Available data:
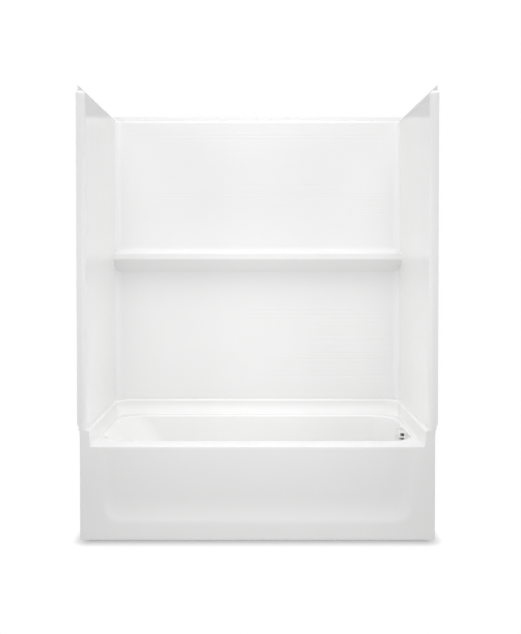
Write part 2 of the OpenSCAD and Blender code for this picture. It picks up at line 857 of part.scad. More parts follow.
module drain_shoe() {
    body_r = barrel_r + socket_wall;
    rim_h = 5;
    foot = waste_z - socket_r;
    color("ivory") difference() {
        union() {
            at_drain(foot) cylinder(r = body_r, h = shoe_top - foot, $fn = round_fn);
            at_drain(shoe_top - rim_h) cylinder(r = drain_r - 2, h = rim_h, $fn = round_fn);
            at_drain(waste_z) rotate([0, 90, 0])
                cylinder(r = socket_r, h = shoe_x - drain_x, $fn = round_fn);
        }
        at_drain(barrel_z - over) cylinder(r = barrel_r + fit, h = shoe_top, $fn = round_fn);
        at_drain(waste_z) rotate([0, 90, 0])
            cylinder(r = bore_r, h = shoe_x - drain_x + over, $fn = round_fn);
        at_drain(waste_z) sphere(r = bore_r, $fn = round_fn);
        at_drain(waste_z) cylinder(r = bore_r, h = shoe_top, $fn = round_fn);
        translate([shoe_x - socket_l, basin_mid, waste_z]) rotate([0, 90, 0])
            cylinder(r = tube_r + fit, h = socket_l + over, $fn = round_fn);
    }
}

module waste_tube() {
    x0 = shoe_x - socket_l;
    x1 = branch_x + socket_l;
    color("ivory") translate([x0, basin_mid, waste_z]) rotate([0, 90, 0]) difference() {
        cylinder(r = tube_r, h = x1 - x0, $fn = round_fn);
        translate([0, 0, -over]) cylinder(r = bore_r, h = x1 - x0 + 2 * over, $fn = round_fn);
    }
}

module waste_tee() {
    color("ivory") difference() {
        union() {
            translate([stack_x, basin_mid, tee_foot])
                cylinder(r = socket_r, h = tee_top - tee_foot, $fn = round_fn);
            translate([branch_x, basin_mid, waste_z]) rotate([0, 90, 0])
                cylinder(r = socket_r, h = stack_x - branch_x, $fn = round_fn);
        }
        translate([stack_x, basin_mid, tee_foot - over]) {
            cylinder(r = bore_r, h = tee_top - tee_foot + 2 * over, $fn = round_fn);
            cylinder(r = tube_r + fit, h = socket_l + over, $fn = round_fn);
        }
        translate([stack_x, basin_mid, tee_top - socket_l])
            cylinder(r = tube_r + fit, h = socket_l + over, $fn = round_fn);
        translate([branch_x - over, basin_mid, waste_z]) rotate([0, 90, 0]) {
            cylinder(r = bore_r, h = stack_x - branch_x, $fn = round_fn);
            cylinder(r = tube_r + fit, h = socket_l + over, $fn = round_fn);
        }
    }
}

// A nut with eight flats over the end of a socket: the socket ends at height 0, and the tube
// leaves upwards
module slip_nut() {
    grip = 10;
    collar_r = nut_r - 3;
    difference() {
        translate([0, 0, -grip]) {
            cylinder(r = nut_r, h = grip + washer_l, $fn = 8);
            cylinder(r = collar_r, h = grip + washer_l + nut_lip, $fn = round_fn);
        }
        translate([0, 0, -grip - over])
            cylinder(r = socket_r + fit, h = grip + washer_l + over, $fn = round_fn);
        cylinder(r = tube_r + 4 * fit, h = 2 * nut_lip + washer_l, $fn = round_fn);
    }
}

module slip_washer() {
    difference() {
        cylinder(r = socket_r - 0.5, h = washer_l, $fn = round_fn);
        translate([0, 0, -over]) cylinder(r = tube_r + fit, h = washer_l + 2 * over, $fn = round_fn);
    }
}

// The four joints of the waste and overflow tubes
module at_joints() {
    translate([shoe_x, basin_mid, waste_z]) rotate([0, 90, 0]) children();
    translate([branch_x, basin_mid, waste_z]) rotate([0, -90, 0]) children();
    translate([stack_x, basin_mid, tee_top]) children();
    translate([stack_x, basin_mid, elbow_foot]) rotate([180, 0, 0]) children();
}

module slip_nuts() {
    color("white") at_joints() slip_nut();
}

module slip_washers() {
    color("dimgray") at_joints() slip_washer();
}

module stopper_post() {
    color("silver") at_drain(boss_z) {
        cylinder(r = stud_r, h = boss_h, $fn = 32);
        translate([0, 0, boss_h])
            cylinder(r = post_r, h = drain_seat - boss_z - boss_h, $fn = 32);
    }
}

module stopper_sleeve() {
    z0 = boss_z + boss_h + post_gap;
    color("silver") at_drain(z0) difference() {
        cylinder(r = sleeve_r, h = cap_z - z0, $fn = 48);
        translate([0, 0, -over]) cylinder(r = post_r + fit, h = cap_z - z0 + 2 * over, $fn = 48);
    }
}

module stopper_seal() {
    color("dimgray") at_drain(drain_seat) difference() {
        cylinder(r = seal_r, h = stop_seal_t, $fn = round_fn);
        translate([0, 0, -over]) cylinder(r = sleeve_r, h = stop_seal_t + 2 * over, $fn = round_fn);
    }
}

module stopper_cap() {
    brim = 1;
    brim_z = cap_z + 2.5;
    stem_r = post_r - post_gap;
    color("silver") at_drain() rotate_extrude($fn = round_fn) polygon([
        [stem_r + fit, cap_z], [seal_r - 0.5, cap_z], [seal_r - 0.5, brim_z], [cap_r, brim_z],
        [cap_r, brim_z + brim], [cap_r - 4 * brim, cap_top - 1.5 * brim],
        [knob_r + 3 * brim, cap_top], [stem_r + fit, cap_top]
    ]);
}

module stopper_knob() {
    foot_r = knob_r - 1;
    waist = knob_r - 2.5;
    waist_z = cap_top + 0.4 * knob_h;
    crown = 2;
    color("silver") at_drain() {
        translate([0, 0, cap_z]) cylinder(r = post_r - post_gap, h = cap_h + over, $fn = 48);
        rotate_extrude($fn = 48) polygon(concat(
            [[0, cap_top], [foot_r, cap_top], [waist, waist_z]],
            arc([knob_r - crown, cap_top + knob_h - crown], crown, -30, 90, 8),
            [[0, cap_top + knob_h]]
        ));
    }
}

bathtub();
foam_bed();
back_wall();
left_end_wall();
right_end_wall();
back_seal();
left_seal();
right_seal();
left_corner_clips();
right_corner_clips();
overflow_cover();
overflow_screws();
overflow_gasket();
overflow_elbow();
overflow_tube();
drain_flange();
drain_gasket();
drain_shoe();
waste_tube();
waste_tee();
slip_nuts();
slip_washers();
stopper_post();
stopper_sleeve();
stopper_seal();
stopper_cap();
stopper_knob();
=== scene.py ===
"""Looks of a white alcove tub and shower: bathtub with apron, wall panels, shelf, drain and overflow."""

import math

import bmesh
import bpy
from mathutils import Matrix, Vector


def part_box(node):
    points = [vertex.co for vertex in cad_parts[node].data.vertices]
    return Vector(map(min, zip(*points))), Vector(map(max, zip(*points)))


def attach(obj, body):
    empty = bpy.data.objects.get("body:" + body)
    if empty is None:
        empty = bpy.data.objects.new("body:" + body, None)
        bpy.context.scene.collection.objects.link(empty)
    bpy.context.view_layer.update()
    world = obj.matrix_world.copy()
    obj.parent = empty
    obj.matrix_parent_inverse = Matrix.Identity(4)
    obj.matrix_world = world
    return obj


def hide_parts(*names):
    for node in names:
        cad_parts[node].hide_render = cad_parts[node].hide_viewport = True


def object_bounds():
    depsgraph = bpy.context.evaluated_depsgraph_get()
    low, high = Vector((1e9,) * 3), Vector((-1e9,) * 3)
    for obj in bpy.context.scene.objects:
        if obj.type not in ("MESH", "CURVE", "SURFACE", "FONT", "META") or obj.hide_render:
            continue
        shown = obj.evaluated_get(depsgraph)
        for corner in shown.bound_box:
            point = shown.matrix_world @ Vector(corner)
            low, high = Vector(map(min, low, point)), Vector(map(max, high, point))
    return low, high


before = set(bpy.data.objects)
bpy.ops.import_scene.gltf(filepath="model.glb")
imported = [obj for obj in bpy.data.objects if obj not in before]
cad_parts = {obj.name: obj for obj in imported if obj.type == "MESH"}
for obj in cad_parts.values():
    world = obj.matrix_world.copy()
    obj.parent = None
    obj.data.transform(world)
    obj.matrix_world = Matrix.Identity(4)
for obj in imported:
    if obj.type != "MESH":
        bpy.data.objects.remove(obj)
cad_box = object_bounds()
scene = bpy.context.scene
scene.view_settings.view_transform = "Standard"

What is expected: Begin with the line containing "overflow_gasket();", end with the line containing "if empty is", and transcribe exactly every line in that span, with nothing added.

Full output:
overflow_gasket();
overflow_elbow();
overflow_tube();
drain_flange();
drain_gasket();
drain_shoe();
waste_tube();
waste_tee();
slip_nuts();
slip_washers();
stopper_post();
stopper_sleeve();
stopper_seal();
stopper_cap();
stopper_knob();
=== scene.py ===
"""Looks of a white alcove tub and shower: bathtub with apron, wall panels, shelf, drain and overflow."""

import math

import bmesh
import bpy
from mathutils import Matrix, Vector


def part_box(node):
    points = [vertex.co for vertex in cad_parts[node].data.vertices]
    return Vector(map(min, zip(*points))), Vector(map(max, zip(*points)))


def attach(obj, body):
    empty = bpy.data.objects.get("body:" + body)
    if empty is None:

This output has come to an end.